In 1972 when parliament sat as a constituent assembly to draft the republican constitution, MPs were paid – if I remember correctly – hundred rupees a day for every day they attended the sittings of the constituent assembly. That was because attending the constituent assembly entailed extra work.
Not only did the MPs of that era manage with much lower salaries but many of them were professionals and educated persons from a different strata of society. Comparing them to today’s crop of MPs might seem unfair. Ranil Wickremesinghe himself confessed that today’s parliament does not attract the “right people” and attributed that to their not being paid sufficiently.

It might be recalled that the head of the National Dangerous Drugs Board once mentioned that of the 225 members in the last parliament 95 had failed the GCE ‘O’ Level and 145 had not passed the GCE ‘A’ Level. This is not to claim that passing the ‘O’ Level makes one an educated person and the ‘A’ Level an intellectual. But would it not be very helpful and educative if law makers were able to make useful and worthwhile contributions to parliamentary debate and discussion rather than raucous outpourings as frequently happens today.

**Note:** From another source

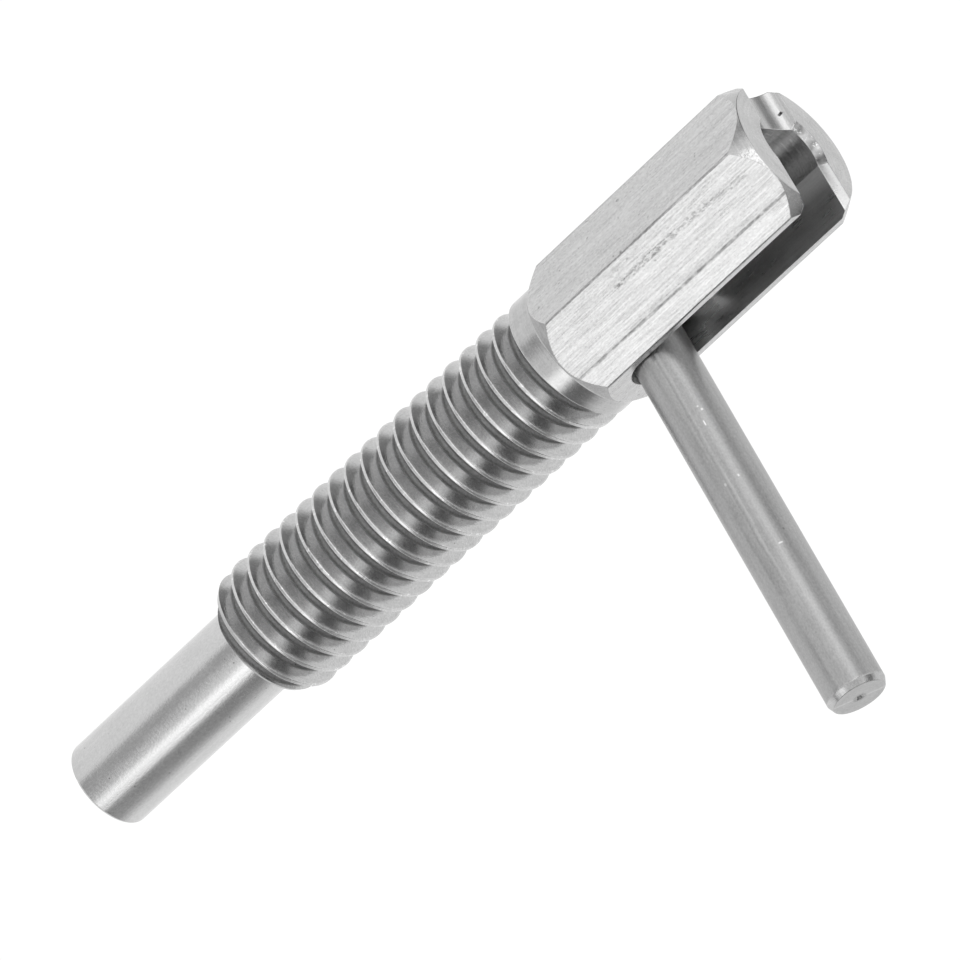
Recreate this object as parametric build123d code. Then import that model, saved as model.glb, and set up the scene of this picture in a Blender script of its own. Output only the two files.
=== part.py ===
from build123d import *
import math
import os

# Indexing plunger: a threaded hexagon body, a spring-loaded nose pin and a cross lever.
# Millimetres. +Z runs along the body's axis from nose to head, and the origin is the centre
# of the body's nose face. +X is the way the lever points, out through the slot.

# Body
BODY_LENGTH = 50.7
HEX_ACROSS_FLATS = 9.525
HEX_EDGE_RADIUS = 0.45
END_CHAMFER_ANGLE = 30.0          # every turned chamfer, measured from the axis
HEAD_RIM_RADIUS = 4.72            # where the head's chamfer meets its end face
NOSE_RIM_RADIUS = 4.0             # where the nose's chamfer meets the nose face

# External thread, 3/8-16
THREAD_MAJOR_RADIUS = 4.73
THREAD_PITCH = 1.5875
THREAD_DEPTH = 0.6134 * THREAD_PITCH
THREAD_CREST_FLAT = THREAD_PITCH / 8
THREAD_FLANK_ANGLE = 30.0
THREAD_LENGTH = 28.6              # nose face to the last full crest
THREAD_RUNOUT = 1.1               # past that, how far up the neck the groove ends
THREAD_PHASE_Z = 5.577            # height at which a groove crosses the XZ plane on the lever's side
THREAD_LEAD_IN_TURNS = 5          # turns from there down to the groove's start, below the nose
NECK_LENGTH = 2.54                # from the last full crest to the hexagon's chamfer

# Slot and rest notch in the head
SLOT_WIDTH = 4.37
SLOT_FLOOR = 32.95
SLOT_MOUTH_CHAMFER = 0.45
NOTCH_RADIUS = 2.0
NOTCH_CENTRE_ABOVE_RIM = 0.7

# Bore: pin bore and spring chamber, then a web with the rod's hole, then the head bore
PIN_BORE_RADIUS = 3.2
WEB_THICKNESS = 2.0
WEB_TOP_BELOW_SLOT = 1.45
HEAD_BORE_RADIUS = 2.4
BORE_MOUTH_CHAMFER = 0.45

# Nose pin
PIN_RADIUS = 3.175
PIN_PROJECTION = 15.7
PIN_INSIDE_LENGTH = 5.0
PIN_EDGE_BREAK = 0.2
GREASE_GROOVE_START = 0.15        # just inside the nose at rest
GREASE_GROOVE_WIDTH = 0.6
GREASE_GROOVE_DEPTH = 0.2

# Pull rod
SHANK_RADIUS = 1.6
SHANK_CLEARANCE = 0.05
SHANK_SEAT_DEPTH = 4.7            # length of shank pressed into the pin
HEAD_CLEARANCE = 0.05
HEAD_ABOVE_LEVER = 3.55
ROD_HEAD_EDGE_BREAK = 0.3
STOP_GAP = 0.02                   # rod's shoulder above the web at rest

# Lever
LEVER_RADIUS = 1.985
LEVER_FLOOR_GAP = 0.435           # lever's underside above the slot's floor at rest
LEVER_REACH = 30.38               # body axis to the lever's outer end
LEVER_TURN = -1.0                 # how far it stands turned in the slot, within the slot's play
LEVER_END_CHAMFER_LENGTH = 0.4
LEVER_END_CHAMFER_DEPTH = 0.22
LEVER_CENTRE_MARK_RADIUS = 0.3
SPIGOT_RADIUS = 1.2
SPIGOT_END_SETBACK = 0.35         # inner end of the spigot inside the rod's far wall
LEVER_SHOULDER_GAP = 0.05         # lever's shoulder off the rod's round side

# Spring
SPRING_WIRE_RADIUS = 0.3
SPRING_MEAN_RADIUS = 2.75
SPRING_TURNS = 10.5
SPRING_SEAT_GAP = 0.02

NECK_END = THREAD_LENGTH + NECK_LENGTH
WEB_TOP = SLOT_FLOOR - WEB_TOP_BELOW_SLOT
SPRING_CHAMBER_END = WEB_TOP - WEB_THICKNESS
LEVER_HEIGHT = SLOT_FLOOR + LEVER_FLOOR_GAP + LEVER_RADIUS
HEX_APOTHEM = HEX_ACROSS_FLATS / 2
CHAMFER_SLOPE = math.tan(math.radians(END_CHAMFER_ANGLE))
THREAD_ROOT_RADIUS = THREAD_MAJOR_RADIUS - THREAD_DEPTH


def rod(radius, z_low, z_high):
    """A plain round bar on the body's axis."""
    return Pos(0, 0, z_low) * Cylinder(radius, z_high - z_low, align=(Align.CENTER, Align.CENTER, Align.MIN))


def turned(points):
    """A solid of revolution from (radius, height) points, closed along the axis."""
    outline = Polyline(*[(radius, 0, height) for radius, height in points], close=True)
    return revolve(make_face(outline), Axis.Z)


def threaded_bar():
    """A bar at the major diameter with the groove cut in it. The groove starts and ends inside the bar."""
    start = THREAD_PHASE_Z - THREAD_PITCH * THREAD_LEAD_IN_TURNS
    height = THREAD_LENGTH + THREAD_RUNOUT - start
    overcut = 0.1
    slope = math.tan(math.radians(THREAD_FLANK_ANGLE))
    half_root = (THREAD_PITCH - THREAD_CREST_FLAT) / 2 - THREAD_DEPTH * slope
    half_mouth = half_root + (THREAD_DEPTH + overcut) * slope
    path = Helix(THREAD_PITCH, height, THREAD_ROOT_RADIUS, center=(0, 0, start))
    outline = Polyline(
        (THREAD_ROOT_RADIUS, 0, start - half_root),
        (THREAD_MAJOR_RADIUS + overcut, 0, start - half_mouth),
        (THREAD_MAJOR_RADIUS + overcut, 0, start + half_mouth),
        (THREAD_ROOT_RADIUS, 0, start + half_root),
        close=True,
    )
    groove = sweep(make_face(outline), path=path, is_frenet=True)
    return rod(THREAD_MAJOR_RADIUS, start - 2 * THREAD_PITCH, NECK_END + NECK_LENGTH) - groove


def nose_trim():
    """Everything below the nose face and outside the nose's chamfer."""
    reach = HEX_ACROSS_FLATS
    return turned([
        (0, -BODY_LENGTH),
        (reach, -BODY_LENGTH),
        (reach, (reach - NOSE_RIM_RADIUS) / CHAMFER_SLOPE),
        (NOSE_RIM_RADIUS, 0),
        (0, 0),
    ])


def hex_head():
    """The hexagon, trimmed by a chamfer cone at each end."""
    corner_reach = HEX_ACROSS_FLATS
    length = BODY_LENGTH - NECK_END
    section = RegularPolygon(HEX_APOTHEM, 6, major_radius=False, rotation=30)
    bar = Pos(0, 0, NECK_END) * extrude(section, length)
    bar = fillet(bar.edges().filter_by(Axis.Z), HEX_EDGE_RADIUS)
    envelope = turned([
        (0, NECK_END),
        (THREAD_MAJOR_RADIUS, NECK_END),
        (corner_reach, NECK_END + (corner_reach - THREAD_MAJOR_RADIUS) / CHAMFER_SLOPE),
        (corner_reach, BODY_LENGTH - (corner_reach - HEAD_RIM_RADIUS) / CHAMFER_SLOPE),
        (HEAD_RIM_RADIUS, BODY_LENGTH),
        (0, BODY_LENGTH),
    ])
    return bar & envelope


def bore():
    """The stepped bore: pin bore and spring chamber, web hole, head bore and its chamfered mouth."""
    past_end = 1.0
    mouth = HEAD_BORE_RADIUS + BORE_MOUTH_CHAMFER
    return turned([
        (0, -past_end),
        (PIN_BORE_RADIUS, -past_end),
        (PIN_BORE_RADIUS, SPRING_CHAMBER_END),
        (SHANK_RADIUS + SHANK_CLEARANCE, SPRING_CHAMBER_END),
        (SHANK_RADIUS + SHANK_CLEARANCE, WEB_TOP),
        (HEAD_BORE_RADIUS, WEB_TOP),
        (HEAD_BORE_RADIUS, BODY_LENGTH - BORE_MOUTH_CHAMFER),
        (mouth + past_end, BODY_LENGTH + past_end),
        (0, BODY_LENGTH + past_end),
    ])


def slot():
    """The lever's slot: one flat, round floor, open at the top, with chamfered top edges."""
    past_side = HEX_ACROSS_FLATS
    half = SLOT_WIDTH / 2
    past_end = 1.0
    floor_centre = SLOT_FLOOR + half
    outline = Plane.YZ * (
        Polyline(
            (-half, floor_centre),
            (-half, BODY_LENGTH - SLOT_MOUTH_CHAMFER),
            (-half - SLOT_MOUTH_CHAMFER - past_end, BODY_LENGTH + past_end),
            (half + SLOT_MOUTH_CHAMFER + past_end, BODY_LENGTH + past_end),
            (half, BODY_LENGTH - SLOT_MOUTH_CHAMFER),
            (half, floor_centre),
        )
        + RadiusArc((half, floor_centre), (-half, floor_centre), half)
    )
    return extrude(make_face(outline), past_side, dir=(1, 0, 0))


def rest_notch():
    """The half-round notch across the rim, opposite the slot."""
    centre = BODY_LENGTH + NOTCH_CENTRE_ABOVE_RIM
    length = HEX_ACROSS_FLATS
    cutter = Rotation(0, -90, 0) * Cylinder(NOTCH_RADIUS, length, align=(Align.CENTER, Align.CENTER, Align.MIN))
    return Pos(0, 0, centre) * cutter


def make_body():
    """Hexagon bar turned, threaded, bored, slotted and notched."""
    return threaded_bar() - nose_trim() + hex_head() - bore() - slot() - rest_notch()


def make_index_pin():
    """The nose pin, with a grease groove and a blind hole in its back end for the rod."""
    pin = rod(PIN_RADIUS, -PIN_PROJECTION, PIN_INSIDE_LENGTH)
    pin = chamfer(pin.edges().group_by(Axis.Z)[0], PIN_EDGE_BREAK)
    groove_end = GREASE_GROOVE_START + GREASE_GROOVE_WIDTH
    pin -= rod(PIN_RADIUS + 1, GREASE_GROOVE_START, groove_end) - rod(
        PIN_RADIUS - GREASE_GROOVE_DEPTH, GREASE_GROOVE_START, groove_end
    )
    hole_floor = PIN_INSIDE_LENGTH - SHANK_SEAT_DEPTH
    drill_tip = SHANK_RADIUS * CHAMFER_SLOPE
    return pin - turned([
        (0, hole_floor - drill_tip),
        (SHANK_RADIUS, hole_floor),
        (SHANK_RADIUS, PIN_INSIDE_LENGTH + 1),
        (0, PIN_INSIDE_LENGTH + 1),
    ])


def on_lever_axis(shape):
    """Lays a shape made along +Z on the lever's axis, where it stands at rest."""
    return Pos(0, 0, LEVER_HEIGHT) * Rotation(0, 0, LEVER_TURN) * Rotation(0, 90, 0) * shape


def make_pull_rod():
    """The rod: thin shank through spring and web, and a shouldered head bored for the lever."""
    head_radius = HEAD_BORE_RADIUS - HEAD_CLEARANCE
    head_low = WEB_TOP + STOP_GAP
    head = rod(head_radius, head_low, LEVER_HEIGHT + HEAD_ABOVE_LEVER)
    head = chamfer(head.edges().group_by(Axis.Z)[-1], ROD_HEAD_EDGE_BREAK)
    shank = rod(SHANK_RADIUS, PIN_INSIDE_LENGTH - SHANK_SEAT_DEPTH, head_low)
    cross_hole = on_lever_axis(Cylinder(SPIGOT_RADIUS, 4 * head_radius))
    return shank + head - cross_hole


def make_lever():
    """The cross lever: spigot in the rod, round bar, chamfered outer end with a centre mark."""
    head_radius = HEAD_BORE_RADIUS - HEAD_CLEARANCE
    inner_end = -head_radius + SPIGOT_END_SETBACK
    shoulder = head_radius + LEVER_SHOULDER_GAP
    profile = turned([
        (0, inner_end),
        (SPIGOT_RADIUS, inner_end),
        (SPIGOT_RADIUS, shoulder),
        (LEVER_RADIUS, shoulder),
        (LEVER_RADIUS, LEVER_REACH - LEVER_END_CHAMFER_LENGTH),
        (LEVER_RADIUS - LEVER_END_CHAMFER_DEPTH, LEVER_REACH),
        (LEVER_CENTRE_MARK_RADIUS, LEVER_REACH),
        (0, LEVER_REACH - LEVER_CENTRE_MARK_RADIUS),
    ])
    return on_lever_axis(profile)


def make_spring():
    """The compression spring between the pin's back end and the web, with ground ends."""
    low = PIN_INSIDE_LENGTH + SPRING_SEAT_GAP
    high = SPRING_CHAMBER_END - SPRING_SEAT_GAP
    path = Helix((high - low) / SPRING_TURNS, high - low, SPRING_MEAN_RADIUS, center=(0, 0, low))
    section = Plane(path @ 0, z_dir=path % 0) * Circle(SPRING_WIRE_RADIUS)
    coil = sweep(section, path=path, is_frenet=True)
    return coil & rod(PIN_BORE_RADIUS, low, high)


def main():
    pieces = {
        "body": make_body(),
        "index_pin": make_index_pin(),
        "pull_rod": make_pull_rod(),
        "lever": make_lever(),
        "spring": make_spring(),
    }
    os.makedirs("parts", exist_ok=True)
    for name, shape in pieces.items():
        solids = shape.solids()
        export_step(solids[0] if len(solids) == 1 else Compound(children=solids), f"parts/{name}.step")
        print(name, len(solids), round(shape.volume, 3), shape.bounding_box())


main()
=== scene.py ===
"""The looks of an indexing plunger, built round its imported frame.

Meshes are made in millimetres, and finish_mesh brings them to metres.
"""
import math

import bmesh
import bpy
from mathutils import Matrix, Vector


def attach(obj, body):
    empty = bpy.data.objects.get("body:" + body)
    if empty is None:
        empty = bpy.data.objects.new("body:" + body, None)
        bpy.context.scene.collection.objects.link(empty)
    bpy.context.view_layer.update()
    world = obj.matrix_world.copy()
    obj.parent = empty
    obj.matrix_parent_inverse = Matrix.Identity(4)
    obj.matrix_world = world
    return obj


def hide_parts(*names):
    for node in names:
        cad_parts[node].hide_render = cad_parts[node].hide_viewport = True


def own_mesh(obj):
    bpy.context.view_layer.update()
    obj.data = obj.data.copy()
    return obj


MM = 0.001

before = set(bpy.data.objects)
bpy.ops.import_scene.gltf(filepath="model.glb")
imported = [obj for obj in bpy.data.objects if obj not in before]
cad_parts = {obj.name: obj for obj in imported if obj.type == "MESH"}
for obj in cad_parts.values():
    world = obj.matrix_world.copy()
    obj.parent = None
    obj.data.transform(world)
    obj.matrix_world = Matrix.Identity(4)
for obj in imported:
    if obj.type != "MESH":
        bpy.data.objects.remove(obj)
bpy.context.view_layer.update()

# The body. Its sizes are those of the part's source, but for the two that say otherwise.
BODY_LENGTH = 50.7
HEX_APOTHEM = 4.7625
HEX_EDGE_RADIUS = 0.15            # sharper than in the CAD, where it is 0.45
CHAMFER_SLOPE = math.tan(math.radians(30.0))
HEAD_RIM_RADIUS = 4.72
NOSE_RIM_RADIUS = 4.0
MAJOR_RADIUS = 4.73
PITCH = 1.5875
THREAD_DEPTH = 0.6134 * PITCH
CREST_FLAT = PITCH / 8
FLANK_SLOPE = math.tan(math.radians(30.0))
THREAD_PHASE_Z = 5.461            # 0.12 lower than in the CAD
GROOVE_END_Z = 29.7
NECK_END = 31.14
SLOT_HALF = 2.185
SLOT_FLOOR = 32.95
SLOT_MOUTH_CHAMFER = 0.45
NOTCH_RADIUS = 2.0
NOTCH_CENTRE_Z = 51.4
PIN_BORE_RADIUS = 3.2
CHAMBER_END = 29.5
WEB_HOLE_RADIUS = 1.65
WEB_TOP = 31.5
HEAD_BORE_RADIUS = 2.4
BORE_MOUTH_CHAMFER = 0.45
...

Surely it would be ludicrous to find MPs without minimum educational qualifications sitting on the Parliamentary High Posts Committee or the Constitutional Council examining the credentials and perhaps questioning the legitimacy of a candidate way above their station.

It is interesting to note that the 1997 Constitution of Thailand laid down that candidates seeking election to the State Assembly need a minimum qualification of a university degree and the 2007 constitution introduced by the ruling military regime called for a minimum five consecutive years at an educational institution besides other requirements such as contesting only from the region where one was born and had contributed to its public life.

Candidates were also required, if I remember correctly, to own a house. This last qualification would not, of course, be a hurdle to many of our legislators who have during their term in office acquired more than one abode, often of luxurious proportions.

Mr. Wickremesinghe thinks that better salaries would attract the right people to parliament. That is a simplistic expectation. Not only has the public lost faith in the political system but are also contemptuous of politicians. Upright citizens consider some politicians a downright menace to society. After all there is an old saying about people being judged by the company they keep.